→ **WHAT THE EXERCISE ASKS**
Make an exact copy of the lines below.

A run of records
********************
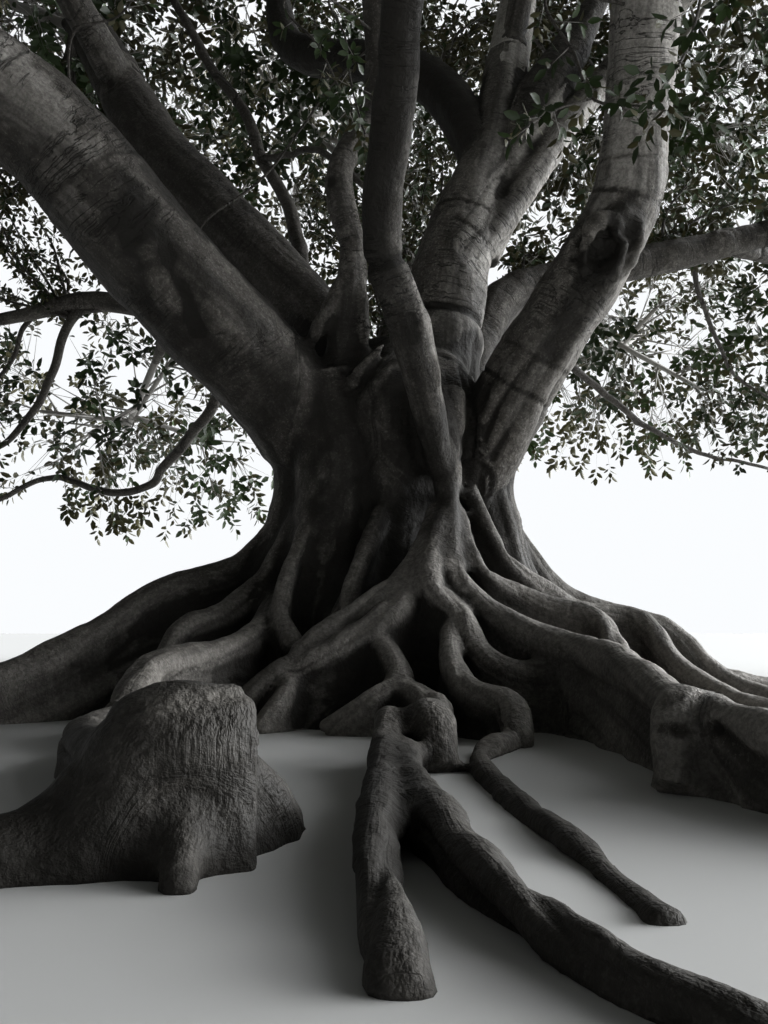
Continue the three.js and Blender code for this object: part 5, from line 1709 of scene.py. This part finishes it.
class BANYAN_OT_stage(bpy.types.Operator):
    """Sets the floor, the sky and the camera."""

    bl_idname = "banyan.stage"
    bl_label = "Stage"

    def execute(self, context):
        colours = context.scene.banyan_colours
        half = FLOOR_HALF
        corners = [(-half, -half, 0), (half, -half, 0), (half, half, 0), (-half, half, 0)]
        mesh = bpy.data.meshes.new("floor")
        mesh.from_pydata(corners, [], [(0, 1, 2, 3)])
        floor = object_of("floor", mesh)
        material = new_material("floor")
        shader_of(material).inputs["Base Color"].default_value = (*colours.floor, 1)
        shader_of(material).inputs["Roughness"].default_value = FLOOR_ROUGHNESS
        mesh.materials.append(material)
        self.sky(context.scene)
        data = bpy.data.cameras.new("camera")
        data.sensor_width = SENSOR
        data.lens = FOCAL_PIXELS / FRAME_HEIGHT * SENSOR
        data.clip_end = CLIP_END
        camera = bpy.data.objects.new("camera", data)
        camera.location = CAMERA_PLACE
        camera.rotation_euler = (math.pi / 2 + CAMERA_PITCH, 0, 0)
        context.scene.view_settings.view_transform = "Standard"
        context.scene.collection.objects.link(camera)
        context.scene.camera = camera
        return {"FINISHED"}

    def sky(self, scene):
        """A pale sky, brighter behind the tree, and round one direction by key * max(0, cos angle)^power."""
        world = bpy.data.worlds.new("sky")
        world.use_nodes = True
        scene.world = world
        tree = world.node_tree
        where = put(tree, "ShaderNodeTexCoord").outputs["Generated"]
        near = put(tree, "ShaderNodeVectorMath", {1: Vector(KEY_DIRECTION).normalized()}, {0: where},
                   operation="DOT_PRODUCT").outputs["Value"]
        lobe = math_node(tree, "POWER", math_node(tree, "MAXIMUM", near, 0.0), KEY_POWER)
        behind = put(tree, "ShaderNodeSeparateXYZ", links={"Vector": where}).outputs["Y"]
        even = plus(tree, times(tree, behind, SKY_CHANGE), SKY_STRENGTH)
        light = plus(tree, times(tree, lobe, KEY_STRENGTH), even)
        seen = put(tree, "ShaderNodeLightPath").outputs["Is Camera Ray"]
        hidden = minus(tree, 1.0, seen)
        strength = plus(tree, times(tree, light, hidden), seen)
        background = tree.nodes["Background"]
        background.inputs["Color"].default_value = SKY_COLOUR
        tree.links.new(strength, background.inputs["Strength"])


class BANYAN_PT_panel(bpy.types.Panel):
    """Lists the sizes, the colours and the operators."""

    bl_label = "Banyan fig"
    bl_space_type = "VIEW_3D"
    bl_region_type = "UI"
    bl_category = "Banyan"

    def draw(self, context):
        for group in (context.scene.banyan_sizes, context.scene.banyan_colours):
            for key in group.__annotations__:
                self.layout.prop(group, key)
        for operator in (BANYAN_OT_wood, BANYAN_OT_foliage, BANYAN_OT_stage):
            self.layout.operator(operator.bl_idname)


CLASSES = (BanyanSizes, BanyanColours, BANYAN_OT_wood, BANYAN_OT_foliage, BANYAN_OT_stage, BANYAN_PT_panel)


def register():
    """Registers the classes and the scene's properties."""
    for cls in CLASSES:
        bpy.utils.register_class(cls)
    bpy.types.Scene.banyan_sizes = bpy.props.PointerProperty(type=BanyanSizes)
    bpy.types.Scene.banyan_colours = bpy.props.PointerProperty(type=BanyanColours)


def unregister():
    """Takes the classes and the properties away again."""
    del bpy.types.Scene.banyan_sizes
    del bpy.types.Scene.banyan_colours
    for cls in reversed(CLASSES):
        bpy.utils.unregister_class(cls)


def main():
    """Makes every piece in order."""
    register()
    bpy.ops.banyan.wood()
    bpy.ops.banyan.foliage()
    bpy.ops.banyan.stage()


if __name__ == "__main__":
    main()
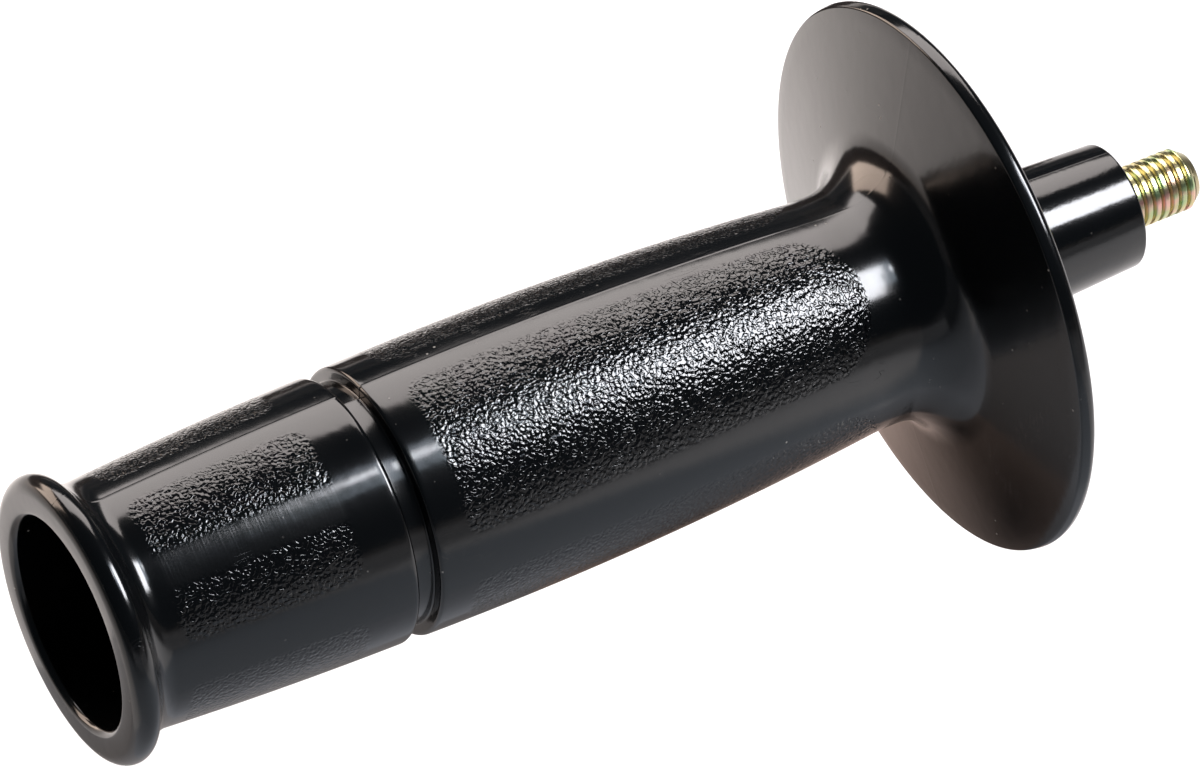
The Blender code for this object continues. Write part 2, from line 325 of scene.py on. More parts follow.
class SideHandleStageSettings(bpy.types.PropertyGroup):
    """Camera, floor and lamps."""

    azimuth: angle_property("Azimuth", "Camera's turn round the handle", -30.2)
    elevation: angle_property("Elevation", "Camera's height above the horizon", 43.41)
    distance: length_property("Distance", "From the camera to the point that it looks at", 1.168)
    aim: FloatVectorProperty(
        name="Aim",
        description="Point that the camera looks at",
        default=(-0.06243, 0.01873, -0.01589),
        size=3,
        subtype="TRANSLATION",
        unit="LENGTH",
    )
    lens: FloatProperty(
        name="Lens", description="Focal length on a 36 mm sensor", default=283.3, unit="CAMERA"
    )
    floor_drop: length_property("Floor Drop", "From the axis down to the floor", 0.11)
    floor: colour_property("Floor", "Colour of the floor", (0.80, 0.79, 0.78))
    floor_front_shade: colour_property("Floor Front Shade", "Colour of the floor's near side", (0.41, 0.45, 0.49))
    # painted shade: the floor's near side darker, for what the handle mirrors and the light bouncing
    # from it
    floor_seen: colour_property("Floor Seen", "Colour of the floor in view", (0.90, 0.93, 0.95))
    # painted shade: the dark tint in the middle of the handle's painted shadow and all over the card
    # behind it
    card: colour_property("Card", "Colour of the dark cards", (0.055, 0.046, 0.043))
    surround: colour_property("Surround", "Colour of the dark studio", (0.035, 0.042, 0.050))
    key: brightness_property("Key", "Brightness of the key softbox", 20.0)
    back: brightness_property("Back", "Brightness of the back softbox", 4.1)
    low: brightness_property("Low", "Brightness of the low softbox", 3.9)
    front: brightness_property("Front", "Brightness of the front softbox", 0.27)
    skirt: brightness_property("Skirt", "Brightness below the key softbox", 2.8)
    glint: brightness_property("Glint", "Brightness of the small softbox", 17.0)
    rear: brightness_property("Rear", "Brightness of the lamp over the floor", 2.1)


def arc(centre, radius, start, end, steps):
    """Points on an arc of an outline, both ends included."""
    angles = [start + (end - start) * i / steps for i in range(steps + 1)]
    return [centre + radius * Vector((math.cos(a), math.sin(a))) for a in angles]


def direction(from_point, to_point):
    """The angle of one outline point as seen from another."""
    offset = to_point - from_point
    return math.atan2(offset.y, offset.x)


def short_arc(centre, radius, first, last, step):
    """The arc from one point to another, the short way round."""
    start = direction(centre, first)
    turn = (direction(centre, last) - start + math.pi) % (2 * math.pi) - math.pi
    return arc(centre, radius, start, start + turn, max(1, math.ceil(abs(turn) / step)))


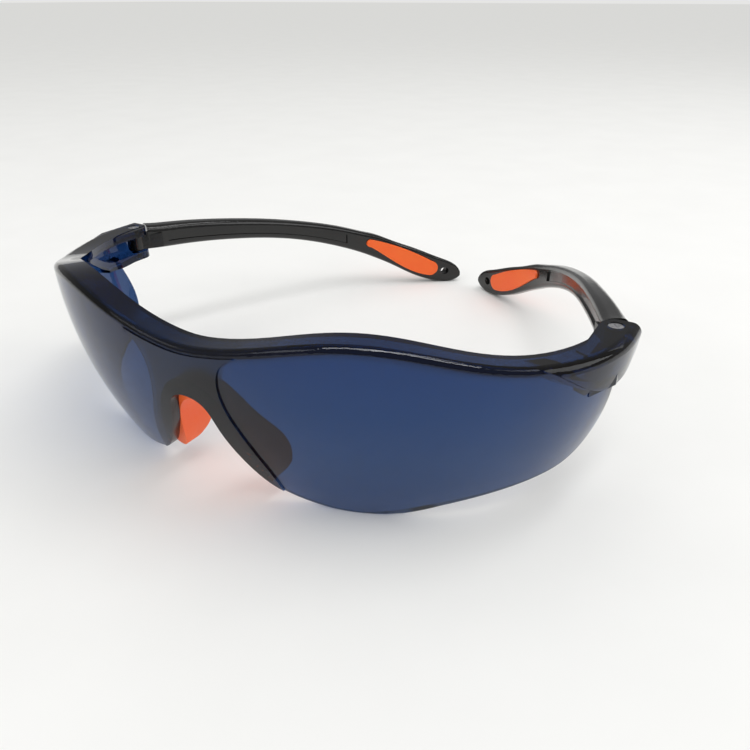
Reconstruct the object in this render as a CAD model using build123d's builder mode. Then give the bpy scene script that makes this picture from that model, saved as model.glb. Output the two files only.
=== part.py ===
********************
→ **WRITTEN SOLUTION**
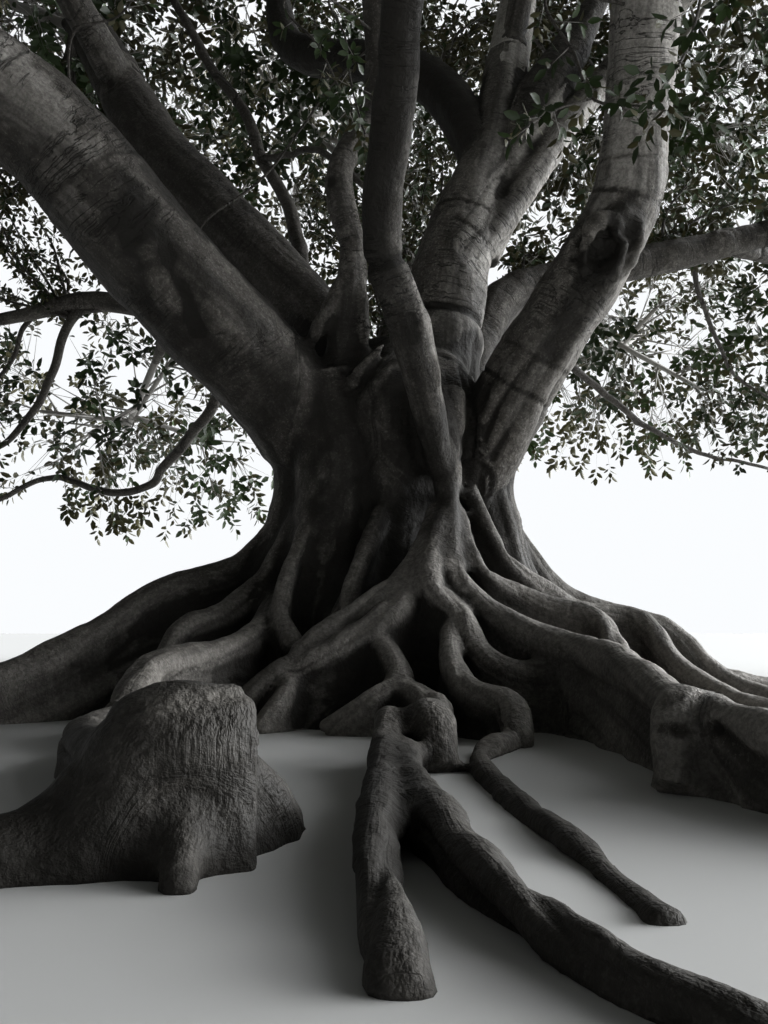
Continue the three.js and Blender code for this object: part 5, from line 1709 of scene.py. This part finishes it.
class BANYAN_OT_stage(bpy.types.Operator):
    """Sets the floor, the sky and the camera."""

    bl_idname = "banyan.stage"
    bl_label = "Stage"

    def execute(self, context):
        colours = context.scene.banyan_colours
        half = FLOOR_HALF
        corners = [(-half, -half, 0), (half, -half, 0), (half, half, 0), (-half, half, 0)]
        mesh = bpy.data.meshes.new("floor")
        mesh.from_pydata(corners, [], [(0, 1, 2, 3)])
        floor = object_of("floor", mesh)
        material = new_material("floor")
        shader_of(material).inputs["Base Color"].default_value = (*colours.floor, 1)
        shader_of(material).inputs["Roughness"].default_value = FLOOR_ROUGHNESS
        mesh.materials.append(material)
        self.sky(context.scene)
        data = bpy.data.cameras.new("camera")
        data.sensor_width = SENSOR
        data.lens = FOCAL_PIXELS / FRAME_HEIGHT * SENSOR
        data.clip_end = CLIP_END
        camera = bpy.data.objects.new("camera", data)
        camera.location = CAMERA_PLACE
        camera.rotation_euler = (math.pi / 2 + CAMERA_PITCH, 0, 0)
        context.scene.view_settings.view_transform = "Standard"
        context.scene.collection.objects.link(camera)
        context.scene.camera = camera
        return {"FINISHED"}

    def sky(self, scene):
        """A pale sky, brighter behind the tree, and round one direction by key * max(0, cos angle)^power."""
        world = bpy.data.worlds.new("sky")
        world.use_nodes = True
        scene.world = world
        tree = world.node_tree
        where = put(tree, "ShaderNodeTexCoord").outputs["Generated"]
        near = put(tree, "ShaderNodeVectorMath", {1: Vector(KEY_DIRECTION).normalized()}, {0: where},
                   operation="DOT_PRODUCT").outputs["Value"]
        lobe = math_node(tree, "POWER", math_node(tree, "MAXIMUM", near, 0.0), KEY_POWER)
        behind = put(tree, "ShaderNodeSeparateXYZ", links={"Vector": where}).outputs["Y"]
        even = plus(tree, times(tree, behind, SKY_CHANGE), SKY_STRENGTH)
        light = plus(tree, times(tree, lobe, KEY_STRENGTH), even)
        seen = put(tree, "ShaderNodeLightPath").outputs["Is Camera Ray"]
        hidden = minus(tree, 1.0, seen)
        strength = plus(tree, times(tree, light, hidden), seen)
        background = tree.nodes["Background"]
        background.inputs["Color"].default_value = SKY_COLOUR
        tree.links.new(strength, background.inputs["Strength"])


class BANYAN_PT_panel(bpy.types.Panel):
    """Lists the sizes, the colours and the operators."""

    bl_label = "Banyan fig"
    bl_space_type = "VIEW_3D"
    bl_region_type = "UI"
    bl_category = "Banyan"

    def draw(self, context):
        for group in (context.scene.banyan_sizes, context.scene.banyan_colours):
            for key in group.__annotations__:
                self.layout.prop(group, key)
        for operator in (BANYAN_OT_wood, BANYAN_OT_foliage, BANYAN_OT_stage):
            self.layout.operator(operator.bl_idname)


CLASSES = (BanyanSizes, BanyanColours, BANYAN_OT_wood, BANYAN_OT_foliage, BANYAN_OT_stage, BANYAN_PT_panel)


def register():
    """Registers the classes and the scene's properties."""
    for cls in CLASSES:
        bpy.utils.register_class(cls)
    bpy.types.Scene.banyan_sizes = bpy.props.PointerProperty(type=BanyanSizes)
    bpy.types.Scene.banyan_colours = bpy.props.PointerProperty(type=BanyanColours)


def unregister():
    """Takes the classes and the properties away again."""
    del bpy.types.Scene.banyan_sizes
    del bpy.types.Scene.banyan_colours
    for cls in reversed(CLASSES):
        bpy.utils.unregister_class(cls)


def main():
    """Makes every piece in order."""
    register()
    bpy.ops.banyan.wood()
    bpy.ops.banyan.foliage()
    bpy.ops.banyan.stage()


if __name__ == "__main__":
    main()
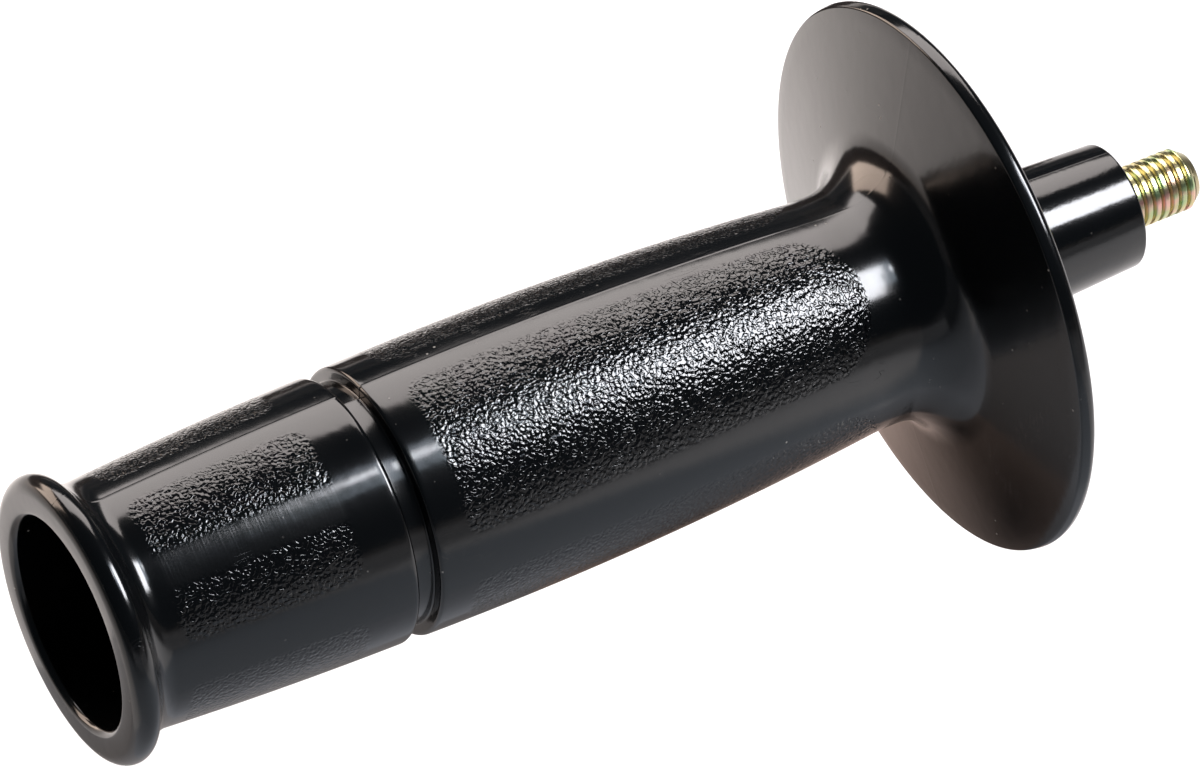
The Blender code for this object continues. Write part 2, from line 325 of scene.py on. More parts follow.
class SideHandleStageSettings(bpy.types.PropertyGroup):
    """Camera, floor and lamps."""

    azimuth: angle_property("Azimuth", "Camera's turn round the handle", -30.2)
    elevation: angle_property("Elevation", "Camera's height above the horizon", 43.41)
    distance: length_property("Distance", "From the camera to the point that it looks at", 1.168)
    aim: FloatVectorProperty(
        name="Aim",
        description="Point that the camera looks at",
        default=(-0.06243, 0.01873, -0.01589),
        size=3,
        subtype="TRANSLATION",
        unit="LENGTH",
    )
    lens: FloatProperty(
        name="Lens", description="Focal length on a 36 mm sensor", default=283.3, unit="CAMERA"
    )
    floor_drop: length_property("Floor Drop", "From the axis down to the floor", 0.11)
    floor: colour_property("Floor", "Colour of the floor", (0.80, 0.79, 0.78))
    floor_front_shade: colour_property("Floor Front Shade", "Colour of the floor's near side", (0.41, 0.45, 0.49))
    # painted shade: the floor's near side darker, for what the handle mirrors and the light bouncing
    # from it
    floor_seen: colour_property("Floor Seen", "Colour of the floor in view", (0.90, 0.93, 0.95))
    # painted shade: the dark tint in the middle of the handle's painted shadow and all over the card
    # behind it
    card: colour_property("Card", "Colour of the dark cards", (0.055, 0.046, 0.043))
    surround: colour_property("Surround", "Colour of the dark studio", (0.035, 0.042, 0.050))
    key: brightness_property("Key", "Brightness of the key softbox", 20.0)
    back: brightness_property("Back", "Brightness of the back softbox", 4.1)
    low: brightness_property("Low", "Brightness of the low softbox", 3.9)
    front: brightness_property("Front", "Brightness of the front softbox", 0.27)
    skirt: brightness_property("Skirt", "Brightness below the key softbox", 2.8)
    glint: brightness_property("Glint", "Brightness of the small softbox", 17.0)
    rear: brightness_property("Rear", "Brightness of the lamp over the floor", 2.1)


def arc(centre, radius, start, end, steps):
    """Points on an arc of an outline, both ends included."""
    angles = [start + (end - start) * i / steps for i in range(steps + 1)]
    return [centre + radius * Vector((math.cos(a), math.sin(a))) for a in angles]


def direction(from_point, to_point):
    """The angle of one outline point as seen from another."""
    offset = to_point - from_point
    return math.atan2(offset.y, offset.x)


def short_arc(centre, radius, first, last, step):
    """The arc from one point to another, the short way round."""
    start = direction(centre, first)
    turn = (direction(centre, last) - start + math.pi) % (2 * math.pi) - math.pi
    return arc(centre, radius, start, start + turn, max(1, math.ceil(abs(turn) / step)))


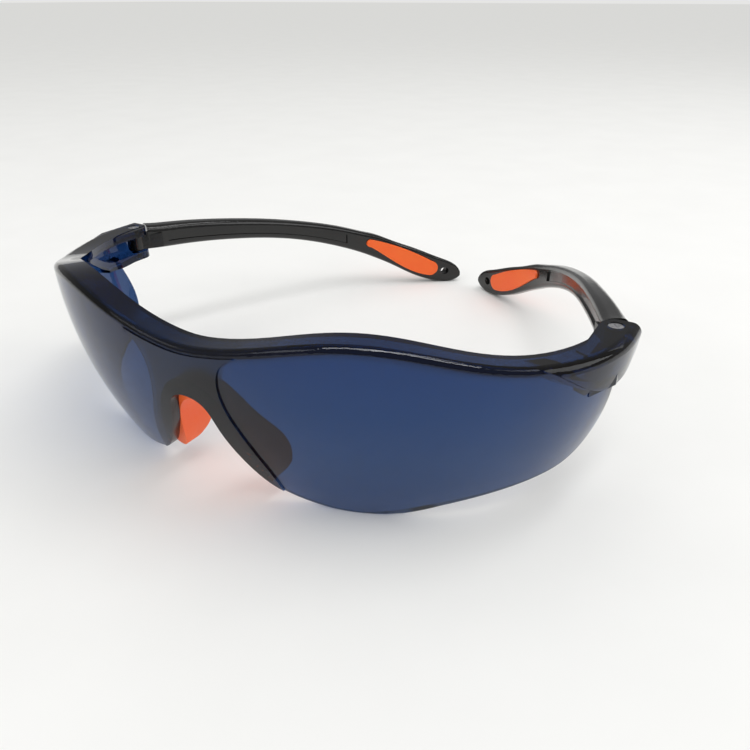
Reconstruct the object in this render as a CAD model using build123d's builder mode. Then give the bpy scene script that makes this picture from that model, saved as model.glb. Output the two files only.
=== part.py ===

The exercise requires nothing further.